Roger Gough

Friday, 29 January 2021

Bollards replaced in Holmesdale Road

The bollards in Holmesdale Road near Giffords Cottages which I funded from my Member Grant in 2016 were knocked down by a car at the end of October. Tomorrow (Saturday 30 January) will see a road closure between the junctions with Devon Road and East Hill to enable Kent Highways to replace the bollards. The closure is scheduled for between 8 am and 2 pm.

Sunday, 17 January 2021

Renewing the footpath from Copse Bank

Tomorrow sees the start of the closure of Public Right of Way SU4/ SR165 in Seal, running from just off Childsbridge Lane (the closure starts by Ragstones) to the A25 opposite Trinity School and the Weald of Kent annex. This is for very welcome works to improve the footpath.

The improvement was agreed as a planning condition (condition 14) of the approval of the expansion of Trinity School. The Parish Council advocated strongly for this as a means of encouraging local students to take a safe route to walk or cycle to the schools on the former Wildernesse site, and I took this up at the time with KCC officers. It was proposed as part of the application in early 2019 that a £10,000 contribution be made for the improvement of SR165 - see paragraphs 46 and 52 of the report to the KCC Planning Applications Committee in January 2019). The steady addition of years of entry for Weald of Kent, and the subsequent confirmation of the establishment of an annex for Tunbridge Wells Grammar School for Boys, have added to the case for it.

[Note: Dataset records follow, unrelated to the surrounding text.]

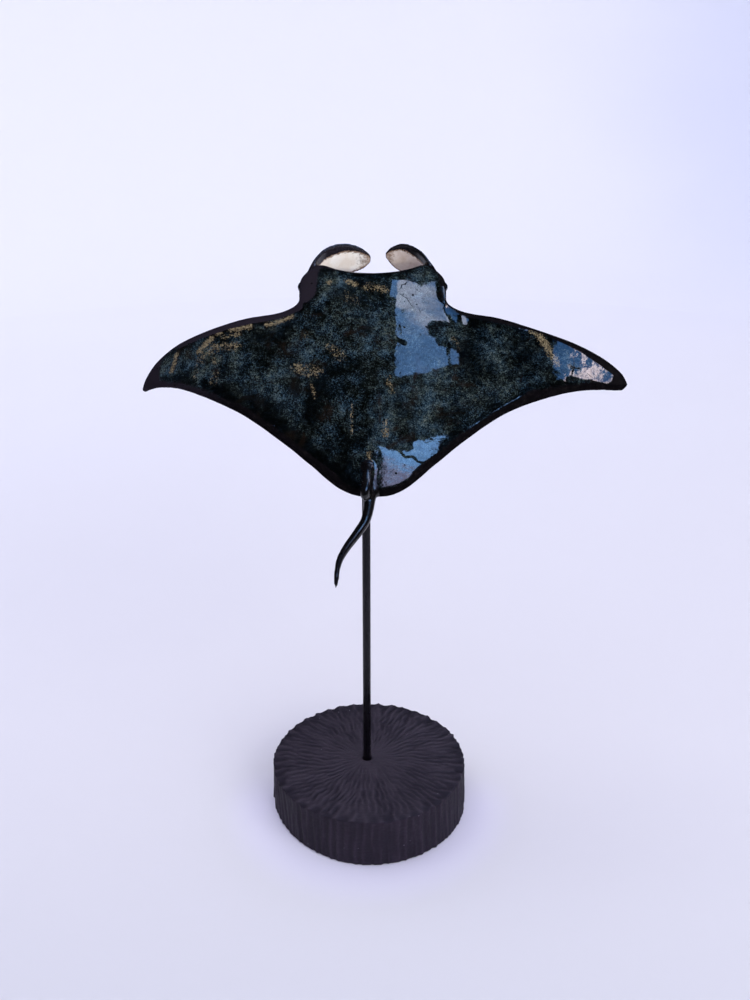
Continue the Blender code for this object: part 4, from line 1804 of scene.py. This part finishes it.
@dataclass
class Studio:
    """Pale paper under and round the piece, window panes overhead, soft light and the camera."""

    floor_radius: float = 1.1
    wall_rise: float = 0.9
    wall_height: float = 2.4
    paper_around: int = 96
    camera_place: Place = (0.00325, -0.4740, 0.3898)
    camera_down: float = math.radians(24.34)
    lens: float = 39.84
    room_tint: Colour = (0.785, 0.845, 1.10)
    room_light: float = 1.34
    window_height: float = 1.45
    panes: tuple[WindowPane, ...] = (
        WindowPane("front_pane", (0.42, -0.60), (0.72, 0.30), FRONT_SKY),
        WindowPane("front_top_pane", (0.03, 0.02), (0.42, 0.34), TOP_SKY),
        WindowPane("rear_pane", (0.12, -1.64), (0.95, -0.98), REAR_SKY),
        WindowPane("side_pane", (0.94, -0.30), (2.00, 0.45), SIDE_SKY),
    )

    def build(self) -> None:
        """Sets up the paper, the windows, the lamps, the room's light and the camera."""
        self.paper()
        for pane in self.panes:
            pane.build(self.window_height)
        for lamp in LAMPS:
            lamp.build()
        self.room()
        self.camera()

    def turned(self, label: str, profile: Sequence[tuple[float, float]]) -> Piece:
        """Turns an open profile round the middle, facing in and up.

        Args:
            label: The paper's name.
            profile: Rows of radius and height, in metres.

        Returns:
            The paper, which stays out of the parts library's pieces.
        """
        turn = full_turn(self.paper_around)
        circle = np.stack([np.cos(turn), np.sin(turn), np.ones_like(turn)], axis=-1)
        piece = Bench.drape(label, np.array([circle * (radius, radius, z) for radius, z in profile]))
        bpy.ops.object.mode_set(mode="EDIT")
        Bench.weld()
        bpy.ops.object.mode_set(mode="OBJECT")
        piece.data.shade_smooth()
        piece.data.materials.append(BackdropPaper().material())
        return piece

    def paper(self) -> None:
        """The floor, and the paper that sweeps up round it."""
        radius, rise = self.floor_radius, self.wall_rise
        self.turned("paper_floor", [(0, 0), (0.2, 0), (0.5, 0), (radius, 0)])
        turns = np.linspace(0, math.pi / 2, 14)
        sweep = [(radius + rise * math.sin(t), rise * (1 - math.cos(t))) for t in turns]
        wall = self.turned("paper_sweep", sweep + [(radius + rise, self.wall_height)])
        wall.visible_glossy = False

    def room(self) -> None:
        """The pale light of the room all round."""
        world = bpy.data.worlds.new("room")
        bpy.context.scene.world = world
        world.use_nodes = True
        inputs = world.node_tree.nodes["Background"].inputs
        inputs["Color"].default_value = (*self.room_tint, 1)
        inputs["Strength"].default_value = self.room_light
        world.cycles_visibility.glossy = False

    def camera(self) -> None:
        """The camera, a little above the figure and looking down."""
        bpy.ops.object.camera_add(location=self.camera_place, rotation=(math.pi / 2 - self.camera_down, 0, 0))
        camera = bpy.context.object
        camera.name = "camera"
        camera.data.lens = self.lens
        camera.data.sensor_width = 36
        camera.data.clip_start = 0.01
        bpy.context.scene.camera = camera
        bpy.context.scene.view_settings.view_transform = "Standard"


def main() -> None:
    """Builds every piece in order."""
    logging.basicConfig(level=logging.INFO, format="%(name)s: %(message)s")
    pose = Pose()
    Studio().build()
    skin = Skin(pose).build()
    glaze = FigureGlaze(turn=pose.nose_up, centre=pose.centre)
    flesh = ("head", "trunk", "wing_left", "wing_right", "lobe_left", "lobe_right", "dorsal_fin", "tail")
    Bench.dress(skin, glaze, "dark_glaze", *flesh)
    for side in Side:
        eye = Eye(side, pose).build()
        Bench.dress(eye, EyeGlaze(), "eye_glaze", f"eye_{side.name.lower()}")
    Bench.dress(Rod().build(), BlackenedSteel(), "blackened_steel", "stand_rod")
    Bench.dress(CarvedBase().build(), StainedWood(), "stained_wood", "stand_base")


if __name__ == "__main__":
    main()
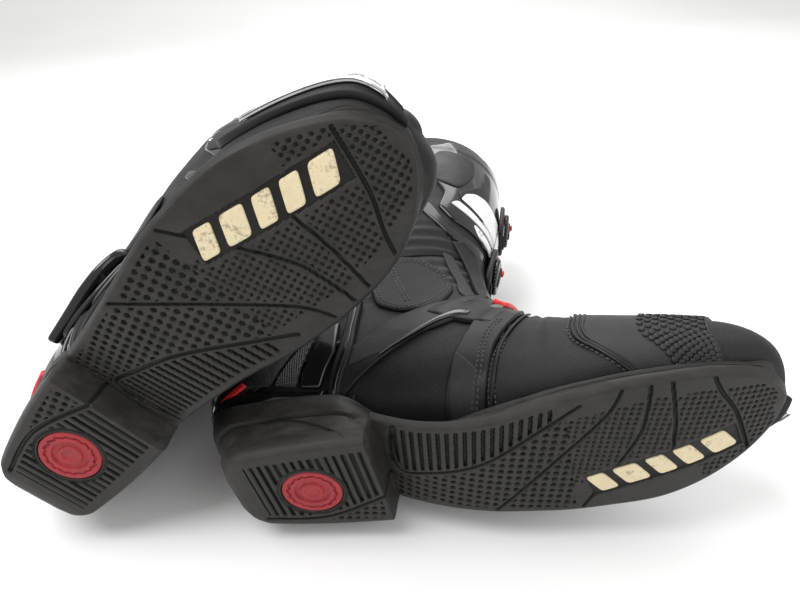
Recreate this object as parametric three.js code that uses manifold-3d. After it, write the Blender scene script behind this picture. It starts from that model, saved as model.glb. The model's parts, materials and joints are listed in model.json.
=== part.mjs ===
// A pair of motorcycle riding boots, lying on their sides as they are put down: the left boot flat on
// its outer side, the right boot leaning over it. Millimetres, +Z up, the floor at z = 0. The shafts
// point along +Y and the soles face -Y. Each boot is built upright in its own frame (X to the toe,
// Y to the outer side of the left boot, Z up the shaft, z = 0 under the heel), then turned as a group.
import * as THREE from 'three';
import { mergeVertices } from 'three/addons/utils/BufferGeometryUtils.js';
import Module from 'manifold-3d';

const wasm = await Module();
wasm.setup();

// ---- driving dimensions ----
const soleLength = 300;       // rear of the heel to the toe tip
const ballWidth = 88;         // across the sole at the ball of the foot
const bootHeight = 325;       // under the heel to the collar
const calfWidth = 122;        // across the top of the shaft
const upperWall = 4;          // foot upper, skin and lining
const shaftWall = 6;          // padded shaft
const ringSegments = 20;      // round the boot
const fitGap = 0.4;           // between pieces that touch
const strapGap = 1.3;         // under the instep strap
const skinGap = 0.8;          // between the skin and a plate that lies on it
const panelThick = 2.5;       // moulded plates on the upper
const heelBreastX = 96;       // where the heel block ends
const archRise = 17;          // height of the sole's underside just ahead of the heel
const toeSpring = 11;         // rise of the sole's underside at the toe tip
const heelDiscPlace = [58, 1.5];    // middle of the disc: x, y
const heelDiscRadius = 18;
const heelDiscThick = 2.6;
const inlayFrom = [205, 27];  // ends of the inlay's middle line: x, y
const inlayTo = [279, 7];
const inlayDepth = 1.6;
const inlayWidth = 17;
const inlayRise = 0.3;        // the inlay's face above the tread
const boardThick = 2.4;
const footbedThick = 4;
const boardGap = 2;         // under the insole board
const boardShare = 0.6;       // of the foot's half width
const gaiterThick = 3;
const pivotX = 84;            // ankle hinge
const pivotZ = 106;
const pivotScrewRadius = 7;
const dialRadius = 14;        // buckle dial
const dialHeight = 3.6;
const buckleLength = 44;
const buckleWidth = 31;
const buckleHeight = 3.4;
const buckleGap = 0.7;        // under the buckle, over the shin plate
const leverLength = 22;       // flip-up lever on the dial
const leverWidth = 7;
const leverThick = 1.6;
const buttonLength = 7;       // red release button on the end of the buckle
const buttonWidth = 9;
const buttonHeight = 2.6;
const buttonTravel = 1.5;
const braceLowerRoute = [[90, 113], [76, 92], [56, 72], [36, 56]];    // side view: x, z
const braceUpperRoute = [[78, 99], [90, 118], [98, 150], [99, 212]];
const braceToeIn = 2;         // how far the lower arm comes in towards the heel
const upperBuckleZ = 254;
const lowerBuckleZ = 187;
const buckleTurn = 10;        // degrees that the buckles sit round the shin, to the outer side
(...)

Delivery of this has taken some time - a key Memorandum of Understanding relating to this project is dated December 2018 - and I have, on behalf of the Parish Council, taken this up a number of times. It is now set to take place. The footpath is closed from tomorrow for up to 21 days.


Tuesday, 12 January 2021

More testing sites, including Sevenoaks Community Centre

Following last week’s announcement, KCC today announced the opening of five additional symptom-free (asymptomatic) testing centres in the course of this week. This will bring the total across the county to 19, including two in Sevenoaks District. The second of these, opening on Friday, is in the Sevenoaks Community Centre in Cramptons Road, Bat and Ball. This should be very accessible for residents of Sevenoaks North and Darent Valley, especially in areas such as Otford.

The asymptomatic testing programme in Kent has now carried out over 50,000 tests, and this figure should now rise rapidly. The current 14 sites can carry out 14,000 tests per day, and this should rise to 19,000 by the end of the week.

You can find KCC’s media release about the new openings here.

Tuesday, 5 January 2021

2021 begins: Schools, testing sites and lockdown again

Happy 2021.

It’s over a fortnight - embracing Christmas and the New Year - since I last posted. There’s been a lot since then that I’ve just not had time to write up; on Sunday, 20 December, the French authorities blocked any HGVs and other vehicles crossing the Channel. This lasted for 48 hours, at the end of which vehicles were only able to make the journey if they had secured a negative Covid test. The resulting challenges of traffic management, driver welfare and impact on local communities (especially Dover) were intense and only started to ease around Christmas Eve and Christmas Day. I’ll be writing more about transition, so may revert in more detail to those extraordinary days at that point.

The NewYear started with further controversy over whether primary schools should open to the majority of children, or should delay their start for a fortnight. The Department for Education ruled that eight of Kent’s twelve Districts should be considered under the ‘contingency framework’, meaning that general primary opening would be delayed for a fortnight, but that four Districts - Canterbury, Thanet, Dover and Folkestone and Hythe - should not. Neither I nor our public health team could see the rationale for this, and so Richard Long (Cabinet Member for Education and Skills) and I wrote to the Education Secretary, urging that the contingency framework should also be applied to these four Districts. This generated a lot of media interest (including Radio 4’s World at One - interview starts 28 minutes and 30 seconds in) but within a few hours was overtaken entirely by events.

As of last night, Kent - with the rest of the country - found itself in a third national lockdown. The acceleration of infections that we saw in Kent in November and early December, strongly linked to the new strand of the virus, has taken hold nationally. Much of our response reflects the approaches developed in the first and second lockdowns, and I will be returning to this in future posts. You can find our on the day response here.

The Prime Minister’s announcement came at the end of a day in which we had announced the establishment of twelve new asymptomatic testing centres, adding to the two (in Swale and Thanet) that we opened a week before Christmas. This gives testing centres in all of the twelve Districts, and more will be added in the coming weeks, resulting in two in each District. In Sevenoaks, the first centre will be in the Swanley youth club in St Mary’s road, and a further site in the District will be announced shortly. In these new circumstances, we continue to press forward our approach of contact tracing, testing, communication and enforcement, while supporting the NHS in its roll out of vaccination.